A small shop owner in a capital city watches protests delay a vote recount. Deliveries stop. Customers stay home. The question is no longer “Who won?” but “Will anyone accept the result?” Even a temporary pause becomes a hit to daily income.

A university student in a major state worries their name has disappeared from the voter roll. They spend days gathering documents, standing in lines, and trying to understand rules that changed quickly. Politics becomes administrative stress, not civic participation.

A journalist in a global financial hub edits a story with a lawyer present. Certain phrases are avoided. Sources go quiet. The newsroom still operates, but the boundaries of what can be said shrink month by month.

A logistics manager in an East African port city loses internet access during a tense political moment. Payments lag. Tracking systems fail. Rumours fill the gap. The shutdown is framed as “public order,” but the cost lands on ordinary commerce.

Conclusion

Democracies collapse when competition becomes dangerous, when referees become players, and when rules turn into weapons. The first cracks usually appear around elections and courts, because those are the choke points for peaceful transfer of power.

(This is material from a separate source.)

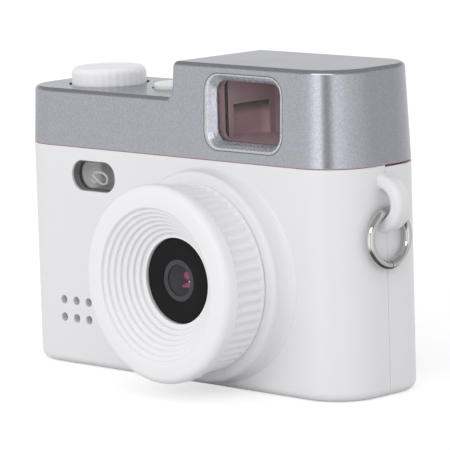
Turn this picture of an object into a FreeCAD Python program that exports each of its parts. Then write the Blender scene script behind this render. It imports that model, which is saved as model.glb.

The fork in the road is straightforward but not easy: either institutions remain strong enough to apply rules evenly, or politics shifts toward a system where power protects itself. Leaders can choose restraint, transparency, and independent oversight, or they can choose speed, control, and loyalty tests.

The signs that will show which way things are breaking are practical: whether election bodies can operate without intimidation, whether court decisions are obeyed even when inconvenient, whether information remains open during moments of tension, and whether violence is punished rather than excused. When those tests start failing in sequence, collapse is no longer a theory. It is a trajectory.